For more than a century, English at Yale has been an important force in the academic study of literature and a key part of Yale’s educational mission. The Department teaches the majority of first-years in Yale College, graduates more than 100 majors in every Yale class, and trains PhDs in English, who become scholars and teachers of literature. Over the decades our PhDs have gone on to leadership positions throughout the academic profession.
Intellectual range and conceptual innovation characterize the history of influential books that have emerged from Yale English. The Department today represents a wide variety of scholarly and critical approaches to the study of Anglophone literature and literary history. As scholars and teachers, we have great strength in poetry as well as the novel, nonfiction prose and the drama and performance studies, and our faculty covers the entire historical range of literature in English from Beowulf to recent fiction, poetry, and drama from all parts of the English-speaking world. Our work has developed connections with many other disciplines, including history, art history, political philosophy and theory, and literature in other languages, as well as the contemporary interdisciplines such as gender studies and cultural studies. Strong in the history of the book, we study the changing media environments of the written word and the arts of writing, from the periods before printing to the digital age. We study also the globalization of English in the contemporary period, and the shifting cultural maps of Anglophone writing.

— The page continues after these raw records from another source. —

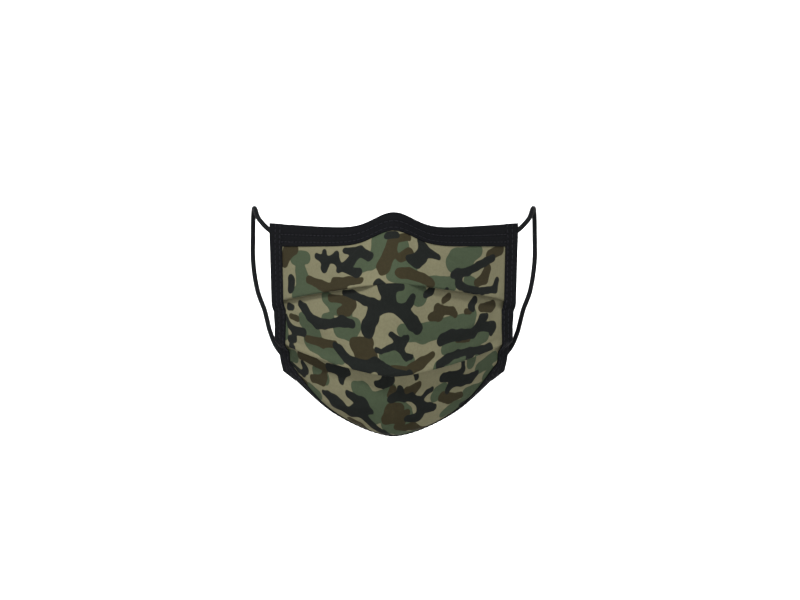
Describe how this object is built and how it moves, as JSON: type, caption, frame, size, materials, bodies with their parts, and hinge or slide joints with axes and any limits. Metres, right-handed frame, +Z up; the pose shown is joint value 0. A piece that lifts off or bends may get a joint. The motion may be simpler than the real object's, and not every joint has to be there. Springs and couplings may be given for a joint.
{
  "type": "face mask",
  "caption": "Pleated cloth face mask in its worn shape, woodland camouflage with black bound edges, nose wire and stretched elastic ear loops.",
  "frame": {"origin": "seat on the bridge of the nose: inner face of the top binding, half way down it, on the centre line", "axes": "+Z up, -Y to the mask's front, +Y towards the wearer's head, +X to the wearer's left"},
  "size_m": [0.164, 0.1339, 0.1274],
  "materials": {
    "camo_cloth": "printed fine plain weave, soft satin",
    "filter_cloth": "white non-woven felt",
    "lining_cloth": "black cotton jersey, matt",
    "binding_tape": "black folded twill tape",
    "thread": "black polyester sewing thread",
    "ear_elastic": "black braided round elastic",
    "nose_wire": "plain soft strip"
  },
  "bodies": {
    "mask": {"outer_cloth": "camo_cloth", "filter_layer": "filter_cloth", "inner_lining": "lining_cloth", "top_binding": "binding_tape", "top_stitching": "thread", "nose_wire": "nose_wire", "left_binding_upper": "binding_tape", "left_stitching_upper": "thread", "left_tack_upper": "thread", "right_binding_upper": "binding_tape", "right_stitching_upper": "thread", "right_tack_upper": "thread"},
    "chin_panel": {"outer_cloth_chin": "camo_cloth", "filter_layer_chin": "filter_cloth", "inner_lining_chin": "lining_cloth", "lower_pleat_fold": "camo_cloth", "bottom_binding": "binding_tape", "bottom_stitching": "thread", "left_binding_lower": "binding_tape", "left_stitching_lower": "thread", "left_tack_lower": "thread", "right_binding_lower": "binding_tape", "right_stitching_lower": "thread", "right_tack_lower": "thread"},
    "left_ear_loop": {"left_cord_upper_leg": "ear_elastic", "left_cord_lower_leg": "ear_elastic"},
    "left_loop_bow": {"left_cord_bow": "ear_elastic"},
    "right_ear_loop": {"right_cord_upper_leg": "ear_elastic", "right_cord_lower_leg": "ear_elastic"},
    "right_loop_bow": {"right_cord_bow": "ear_elastic"}
  },
  "joints": [
    {"name": "chin_pleat_open", "type": "hinge", "parent": "mask", "child": "chin_panel", "pos_m": [0, 0.049, -0.06], "axis": [1, 0, 0], "range_deg": [-4, 6]},
    {"name": "left_loop_swing", "type": "hinge", "parent": "mask", "child": "left_ear_loop", "pos_m": [0.06286, 0.05852, -0.03973], "axis": [0.1105, 0.0409, 0.993], "range_deg": [-125, 50]},
    {"name": "left_loop_stretch", "type": "slide", "parent": "left_ear_loop", "child": "left_loop_bow", "axis": [0.2, 0.9698, 0.14], "range_m": [-0.012, 0.025], "stiffness_N_per_m": 50, "deforming": ["left_cord_upper_leg", "left_cord_lower_leg"]},
    {"name": "right_loop_swing", "type": "hinge", "parent": "mask", "child": "right_ear_loop", "pos_m": [-0.06286, 0.05852, -0.03973], "axis": [0.1105, -0.0409, -0.993], "range_deg": [-125, 50]},
    {"name": "right_loop_stretch", "type": "slide", "parent": "right_ear_loop", "child": "right_loop_bow", "axis": [-0.2, 0.9698, 0.14], "range_m": [-0.012, 0.025], "stiffness_N_per_m": 50, "deforming": ["right_cord_upper_leg", "right_cord_lower_leg"]}
  ]
}
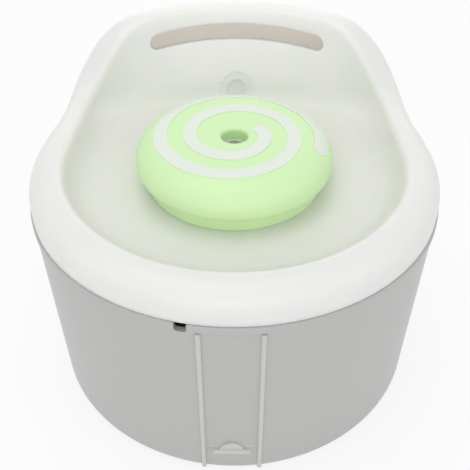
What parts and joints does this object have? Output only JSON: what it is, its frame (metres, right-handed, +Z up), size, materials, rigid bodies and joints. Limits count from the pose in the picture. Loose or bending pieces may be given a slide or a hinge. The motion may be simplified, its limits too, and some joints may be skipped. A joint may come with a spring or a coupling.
{
  "type": "pet water fountain",
  "caption": "Round-fronted pet water fountain with a hooded white tray, pale green spout cap with a white spiral, and a translucent tank.",
  "frame": {"origin": "on the surface it stands on, under the middle of the fountain's outline", "axes": "+Z up, -Y towards the drinking side, +Y towards the hood, +X to the right seen from the drinking side"},
  "size_m": [0.1914, 0.2084, 0.147],
  "materials": {
    "tank_plastic": "satin translucent",
    "foot_rubber": "matte",
    "white_plastic": "glossy moulded white",
    "cap_green": "soft satin pale green",
    "spiral_white": "soft satin white",
    "riser_plastic": "satin",
    "seal_silicone": "soft silicone",
    "filter_plastic": "satin",
    "carbon_grains": "loose grains",
    "filter_cotton": "felted",
    "pump_black": "satin",
    "potting_resin": "cast resin",
    "core_steel": "laminated",
    "coil_copper": "enamelled wire",
    "ferrite": "smooth",
    "impeller_plastic": "satin",
    "shaft_ceramic": "polished ceramic",
    "foam_dark": "open-cell foam",
    "cup_clear": "soft clear vinyl",
    "gland_rubber": "matte"
  },
  "bodies": {
    "tank_body": {"tank": "tank_plastic", "tank_feet": "foot_rubber", "pump_housing": "pump_black", "pump_back": "potting_resin", "stator_core": "core_steel", "stator_coil": "coil_copper", "rotor_shaft": "shaft_ceramic", "shaft_bushes": "seal_silicone", "volute_cover": "pump_black", "volute_seal": "seal_silicone", "pump_strainer": "pump_black", "prefilter_foam": "foam_dark", "suction_cups": "cup_clear", "cord_gland": "gland_rubber"},
    "tray_body": {"tray": "white_plastic"},
    "spout": {"swirl_cap": "cap_green", "swirl_inlay": "spiral_white", "cap_base": "cap_green", "riser_tube": "riser_plastic", "riser_seal": "seal_silicone"},
    "filter": {"filter_cup": "filter_plastic", "filter_shell": "filter_plastic", "filter_grille": "filter_plastic", "filter_carbon": "carbon_grains", "filter_cotton": "filter_cotton"},
    "rotor": {"rotor_magnet": "ferrite", "impeller": "impeller_plastic"}
  },
  "joints": [
    {"name": "tray_lift", "type": "slide", "parent": "tank_body", "child": "tray_body", "axis": [0, 0, 1], "range_m": [0, 0.12]},
    {"name": "spout_lift", "type": "slide", "parent": "tray_body", "child": "spout", "axis": [0, 0, 1], "range_m": [0, 0.09]},
    {"name": "filter_lift", "type": "slide", "parent": "tray_body", "child": "filter", "axis": [0, 0, 1], "range_m": [0, 0.045]},
    {"name": "impeller_spin", "type": "hinge", "parent": "tank_body", "child": "rotor", "pos_m": [0, -0.0085, 0.0352], "axis": [0, 1, 0], "continuous": true}
  ],
  "couplings": [
    {"joint": "filter_lift", "follows": "spout_lift", "ratio": 0.5}
  ]
}
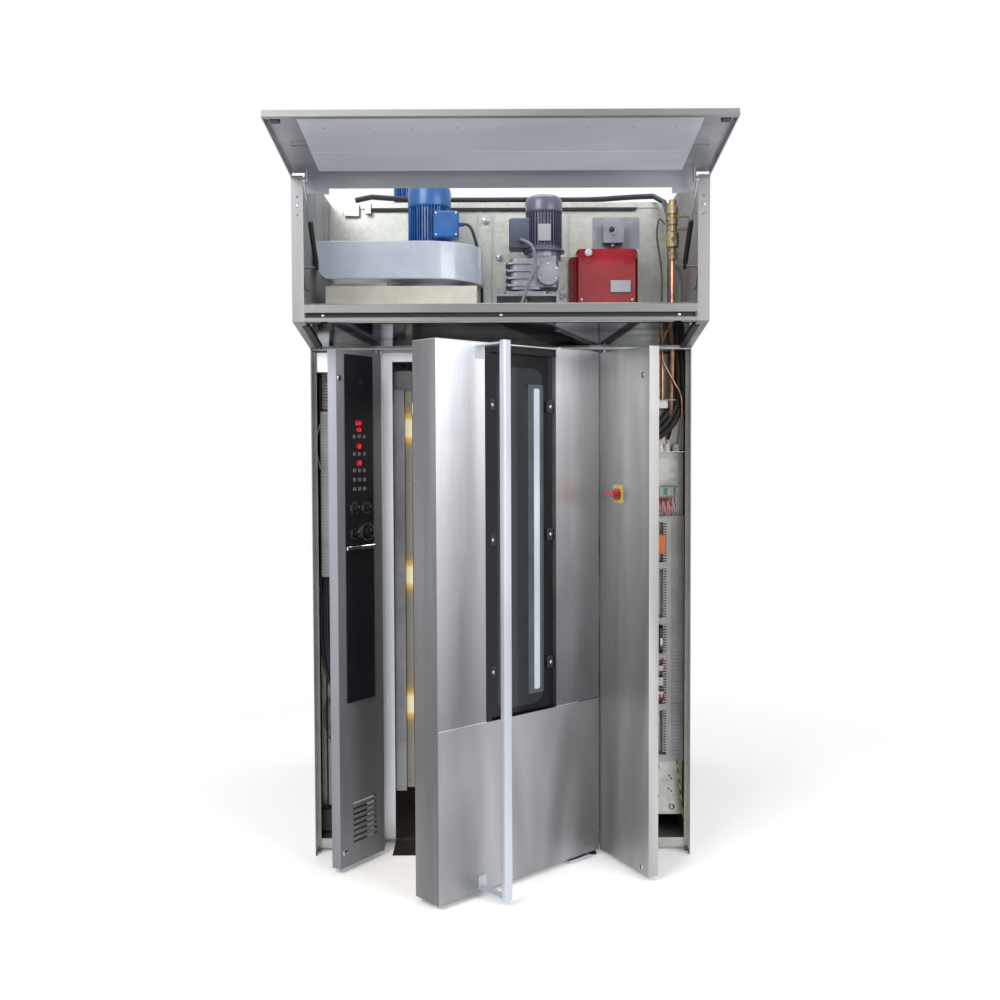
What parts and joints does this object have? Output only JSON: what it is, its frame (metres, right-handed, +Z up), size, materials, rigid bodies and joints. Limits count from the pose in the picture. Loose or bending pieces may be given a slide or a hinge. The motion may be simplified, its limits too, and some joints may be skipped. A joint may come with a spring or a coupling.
{
  "type": "rotating rack oven",
  "caption": "Tall hot-air oven whose rack turns on a hanging hook: glazed door, hinged control and switch panels, roof machine space with lifting flap, fan, burner and gearmotor.",
  "frame": {"origin": "on the floor, at the centre of the oven body's footprint, hood and open leaves left out", "axes": "+Z up; the doors and the flap open towards -Y, which is the front; +X is to the right for somebody who faces the front"},
  "size_m": [1.4, 2.165, 2.767],
  "materials": {
    "brushed_steel": "brushed",
    "mirror_steel": "polished",
    "galvanised_steel": "satin",
    "dark_steel": "satin",
    "grey_paint": "gloss",
    "cream_plinth": "matte",
    "device_plastic": "matte",
    "dark_device_plastic": "matte",
    "blue_paint": "satin",
    "slate_paint": "satin",
    "cast_aluminium": "cast",
    "red_cover": "gloss",
    "burner_casting": "painted",
    "black_plastic": "satin",
    "yellow_plate": "matte",
    "brass": "satin",
    "copper": "satin",
    "rubber": "matte",
    "tinted_glass": "clear"
  },
  "bodies": {
    "oven": {"base_frame": "galvanised_steel", "chamber_floor": "dark_steel", "chamber_walls": "dark_steel", "chamber_ceiling": "dark_steel", "roof_deck": "galvanised_steel", "door_frame": "brushed_steel", "front_header": "brushed_steel", "left_side_panel": "brushed_steel", "right_side_panel": "brushed_steel", "rear_panel": "galvanised_steel", "hood_front_rails": "brushed_steel", "hood_underside": "mirror_steel", "exchanger_casing": "galvanised_steel", "compartment_back_panel": "galvanised_steel", "fan_plinth": "cream_plinth", "fan_volute": "grey_paint", "fan_motor": "blue_paint", "steam_fan_motor": "blue_paint", "gear_unit": "cast_aluminium", "gear_motor": "slate_paint", "gear_motor_cable": "rubber", "drive_belt": "rubber", "burner_cover": "red_cover", "burner_body": "burner_casting", "pressure_switch": "cast_aluminium", "gas_valve": "brass", "gas_pipe": "copper", "cable_bundle": "rubber", "lamp_column": "brushed_steel", "air_panel": "dark_steel", "enclosure_plate": "galvanised_steel", "wiring_ducts": "device_plastic", "terminal_row": "device_plastic", "relay_row": "dark_device_plastic", "breaker_row": "device_plastic", "contactor_row": "dark_device_plastic"},
    "main_door": {"door_shell": "brushed_steel", "door_inner_pan": "brushed_steel", "door_gasket": "rubber", "door_outer_glass": "tinted_glass", "door_inner_glass": "tinted_glass", "door_handle": "brushed_steel", "door_hinge_strap": "galvanised_steel"},
    "control_panel": {"control_panel": "brushed_steel", "control_fascia": "black_plastic"},
    "steam_selector": {"steam_selector_knob": "black_plastic"},
    "mode_selector": {"mode_selector_knob": "black_plastic"},
    "light_selector": {"light_knob": "black_plastic"},
    "timer": {"timer_dial": "black_plastic"},
    "switch_panel": {"switch_panel": "brushed_steel", "main_switch_plate": "yellow_plate"},
    "main_switch": {"main_switch_knob": "red_cover"},
    "flap": {"flap": "brushed_steel"},
    "left_strut_tube": {"left_strut_tube": "black_plastic"},
    "left_strut_rod": {"left_strut_rod": "brushed_steel"},
    "right_strut_tube": {"right_strut_tube": "black_plastic"},
    "right_strut_rod": {"right_strut_rod": "brushed_steel"},
    "fan_wheel": {"fan_wheel": "galvanised_steel"},
    "drive_pulley": {"drive_pulley": "cast_aluminium"},
    "rack_carrier": {"rack_carrier": "dark_steel"}
  },
  "joints": [
    {"name": "main_door_hinge", "type": "hinge", "parent": "oven", "child": "main_door", "pos_m": [0.334, -0.65, 0.945], "axis": [0, 0, 1], "range_deg": [-42.7, 47.3]},
    {"name": "control_panel_hinge", "type": "hinge", "parent": "oven", "child": "control_panel", "pos_m": [-0.46, -0.66, 0.943], "axis": [0, 0, 1], "range_deg": [-56, 44]},
    {"name": "steam_selector_turn", "type": "hinge", "parent": "control_panel", "child": "steam_selector", "pos_m": [-0.5264, -0.7925, 1.306], "axis": [0.829, -0.5592, 0], "range_deg": [-45, 45]},
    {"name": "mode_selector_turn", "type": "hinge", "parent": "control_panel", "child": "mode_selector", "pos_m": [-0.4918, -0.7411, 1.306], "axis": [0.829, -0.5592, 0], "range_deg": [-45, 45]},
    {"name": "light_knob_turn", "type": "hinge", "parent": "control_panel", "child": "light_selector", "pos_m": [-0.5264, -0.7925, 1.216], "axis": [0.829, -0.5592, 0], "range_deg": [0, 90]},
    {"name": "timer_dial_turn", "type": "hinge", "parent": "control_panel", "child": "timer", "pos_m": [-0.4918, -0.7411, 1.22], "axis": [0.829, -0.5592, 0], "range_deg": [0, 300]},
    {"name": "switch_panel_hinge", "type": "hinge", "parent": "oven", "child": "switch_panel", "pos_m": [0.381, -0.66, 0.943], "axis": [0, 0, -1], "range_deg": [-63.3, 6.7]},
    {"name": "main_switch_turn", "type": "hinge", "parent": "switch_panel", "child": "main_switch", "pos_m": [0.4184, -0.7766, 1.354], "axis": [-0.8934, -0.4493, 0], "range_deg": [0, 90]},
    {"name": "flap_hinge", "type": "hinge", "parent": "oven", "child": "flap", "pos_m": [0, -1.025, 2.424], "axis": [-1, 0, 0], "range_deg": [-97.4, 0]},
    {"name": "left_strut_pivot", "type": "hinge", "parent": "oven", "child": "left_strut_tube", "pos_m": [-0.648, -0.825, 2.158], "axis": [1, 0, 0], "range_deg": [-7.5, 0]},
    {"name": "left_strut_slide", "type": "slide", "parent": "left_strut_tube", "child": "left_strut_rod", "axis": [0, -0.71, 0.7042], "range_m": [-0.0645, 0]},
    {"name": "right_strut_pivot", "type": "hinge", "parent": "oven", "child": "right_strut_tube", "pos_m": [0.648, -0.825, 2.158], "axis": [1, 0, 0], "range_deg": [-7.5, 0]},
    {"name": "right_strut_slide", "type": "slide", "parent": "right_strut_tube", "child": "right_strut_rod", "axis": [0, -0.71, 0.7042], "range_m": [-0.0645, 0]},
    {"name": "fan_wheel_spin", "type": "hinge", "parent": "oven", "child": "fan_wheel", "pos_m": [-0.276, -0.405, 2.21], "axis": [0, 0, 1], "continuous": true},
    {"name": "rack_drive_spin", "type": "hinge", "parent": "oven", "child": "drive_pulley", "pos_m": [0.098, -0.425, 2.06], "axis": [0, 0, 1], "continuous": true},
    {"name": "rack_carrier_spin", "type": "hinge", "parent": "oven", "child": "rack_carrier", "pos_m": [-0.048, 0.035, 1.9], "axis": [0, 0, 1], "continuous": true}
  ],
  "couplings": [
    {"joint": "left_strut_pivot", "follows": "flap_hinge", "ratio": 0.077},
    {"joint": "left_strut_slide", "follows": "flap_hinge", "m_per_rad": 0.0379},
    {"joint": "right_strut_pivot", "follows": "flap_hinge", "ratio": 0.077},
    {"joint": "right_strut_slide", "follows": "flap_hinge", "m_per_rad": 0.0379},
    {"joint": "rack_carrier_spin", "follows": "rack_drive_spin", "ratio": 0.5}
  ]
}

For undergraduates, the Department offers an array of introductory courses designed to develop fundamental writing skills, powers of argument and analysis, and a historical perspective on literature. The English Major introduces students to the many traditions of imaginative writing in English through courses focused on both familiar topics such as Milton or Modern American Literature and the newest areas of faculty investigation. The Department aims to help deepen students’ insights into their own experience and to develop their ability to express their ideas orally and in writing. Yale English majors have an astonishing recent history of writing awards and successful publication.
In addition to courses in literature and expository writing, the Department is the home of creative writing at Yale. Our illustrious writers work in all of the major genres—fiction, poetry, play and film writing, nonfiction prose, journalism—and together they make this one of the strongest undergraduate programs in creative writing in the United States.